## Set exercise
Pull every line containing "OpenSCAD" from the entries.

======

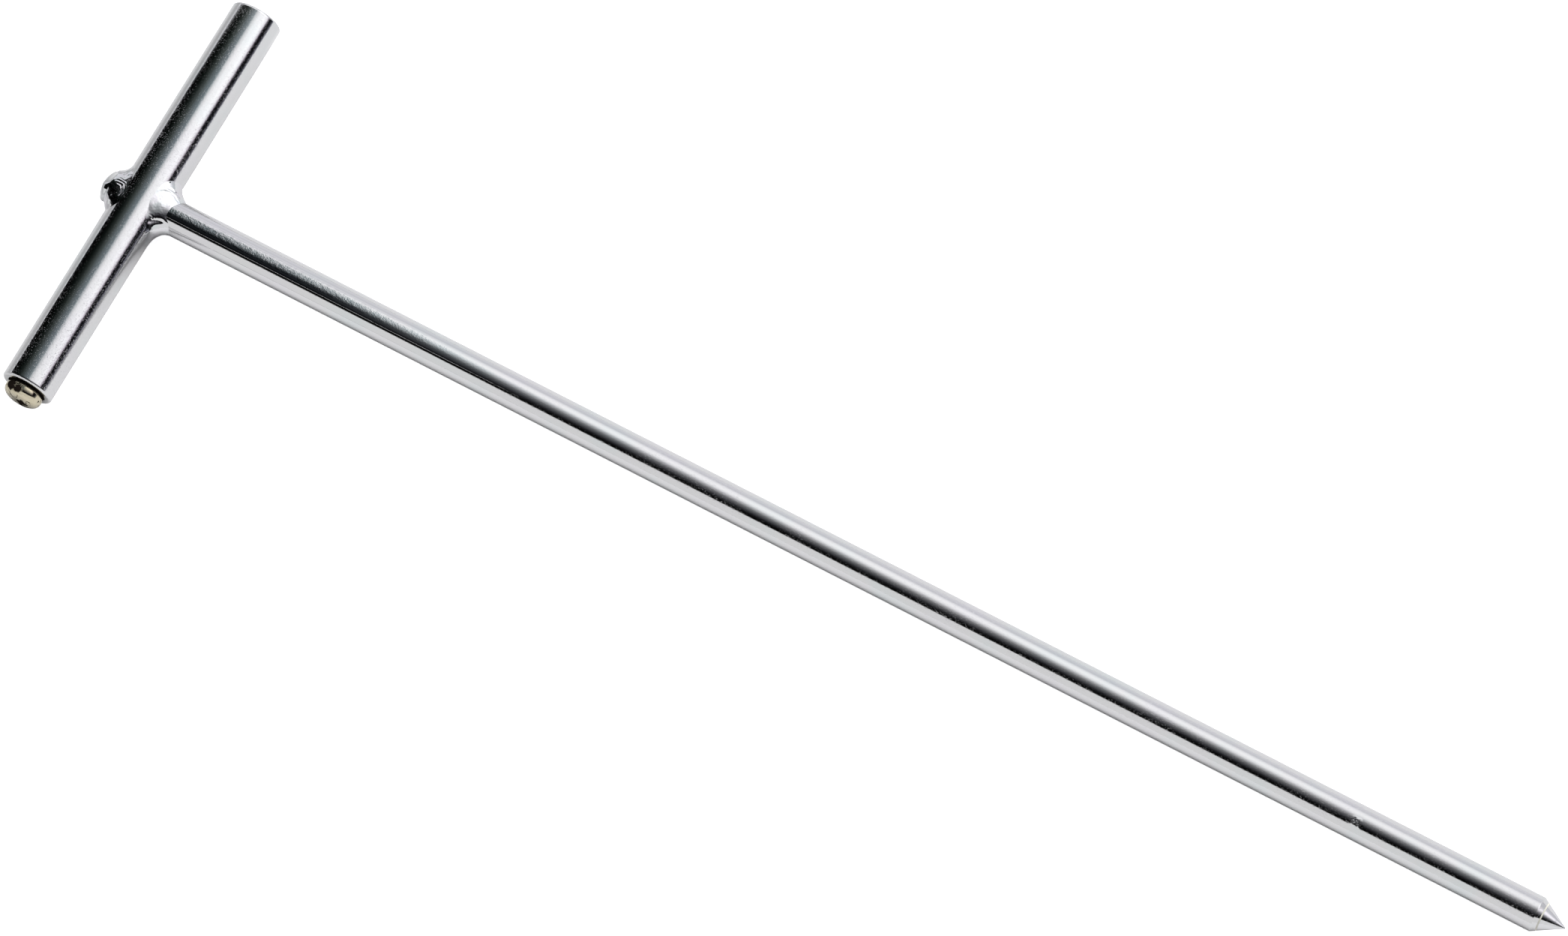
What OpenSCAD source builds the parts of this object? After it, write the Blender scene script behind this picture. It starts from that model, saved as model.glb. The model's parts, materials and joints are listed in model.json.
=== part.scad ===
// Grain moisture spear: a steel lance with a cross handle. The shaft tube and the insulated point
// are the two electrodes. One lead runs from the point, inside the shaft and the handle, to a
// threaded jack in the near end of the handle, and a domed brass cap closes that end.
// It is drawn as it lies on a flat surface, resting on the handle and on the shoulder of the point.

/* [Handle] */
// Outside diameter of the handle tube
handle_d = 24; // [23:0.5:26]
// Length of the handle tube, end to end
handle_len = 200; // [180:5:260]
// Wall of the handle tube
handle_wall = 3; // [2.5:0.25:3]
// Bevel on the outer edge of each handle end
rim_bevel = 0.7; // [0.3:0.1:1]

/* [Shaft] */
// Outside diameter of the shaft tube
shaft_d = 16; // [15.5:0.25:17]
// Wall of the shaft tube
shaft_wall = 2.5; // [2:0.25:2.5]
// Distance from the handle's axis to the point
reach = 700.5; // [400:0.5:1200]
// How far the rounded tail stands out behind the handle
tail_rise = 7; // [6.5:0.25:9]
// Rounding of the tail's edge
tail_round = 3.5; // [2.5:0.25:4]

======

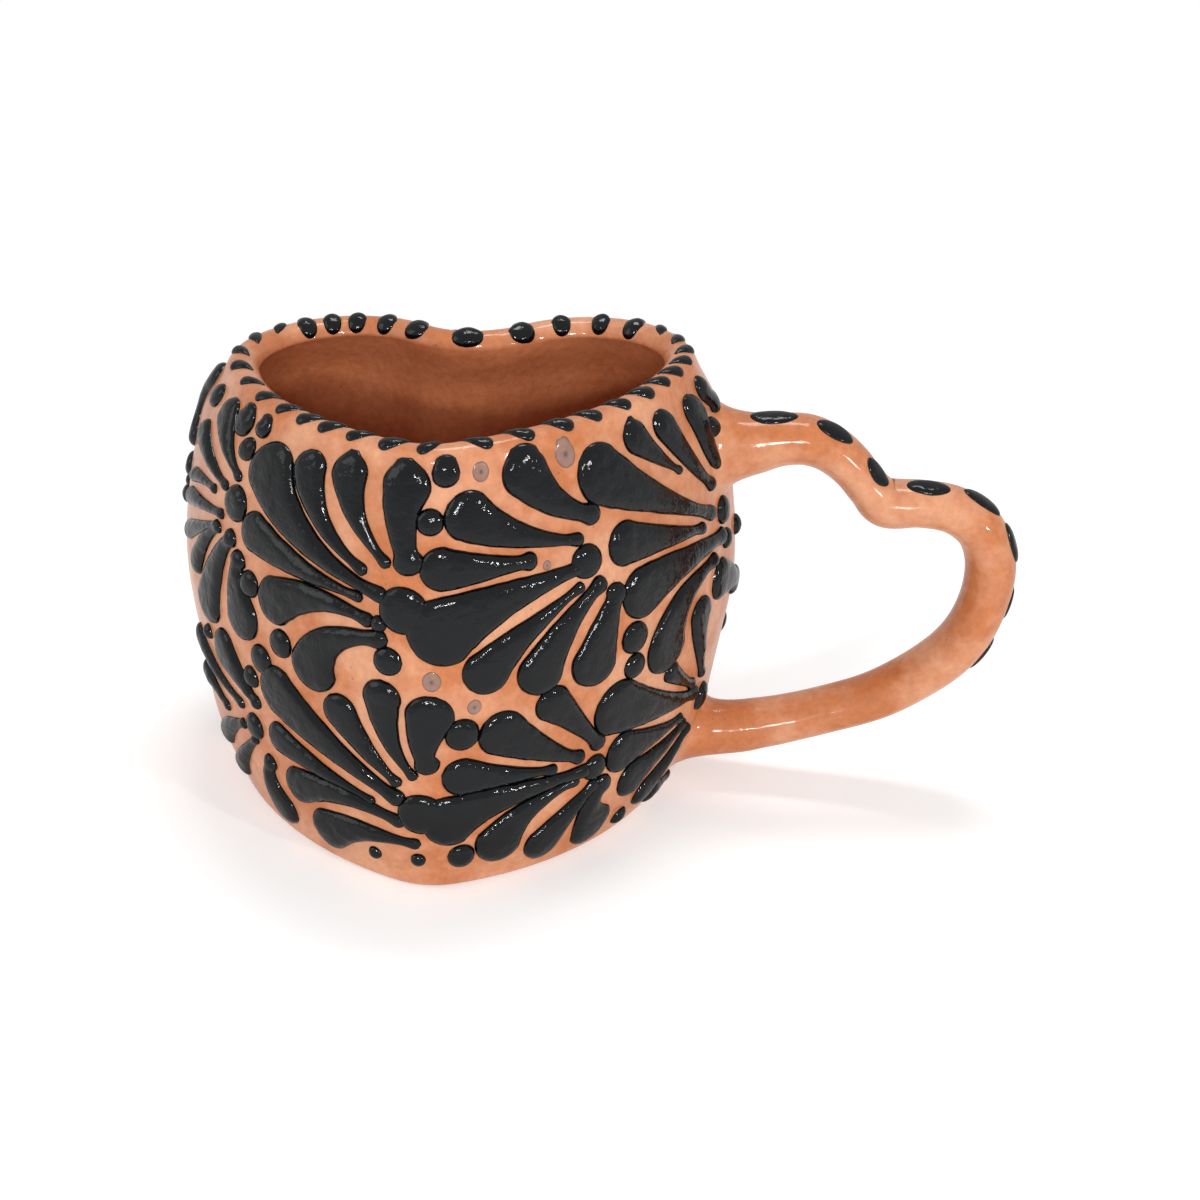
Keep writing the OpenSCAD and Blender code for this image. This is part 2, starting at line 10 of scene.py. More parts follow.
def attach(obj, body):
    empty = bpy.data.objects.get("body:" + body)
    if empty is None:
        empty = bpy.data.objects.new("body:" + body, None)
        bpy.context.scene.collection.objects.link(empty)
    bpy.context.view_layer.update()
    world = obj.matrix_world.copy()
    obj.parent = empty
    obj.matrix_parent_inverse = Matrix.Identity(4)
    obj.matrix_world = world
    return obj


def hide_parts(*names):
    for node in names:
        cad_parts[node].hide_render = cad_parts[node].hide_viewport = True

======

## Exercise answer
What OpenSCAD source builds the parts of this object? After it, write the Blender scene script behind this picture. It starts from that model, saved as model.glb. The model's parts, materials and joints are listed in model.json.
Keep writing the OpenSCAD and Blender code for this image. This is part 2, starting at line 10 of scene.py. More parts follow.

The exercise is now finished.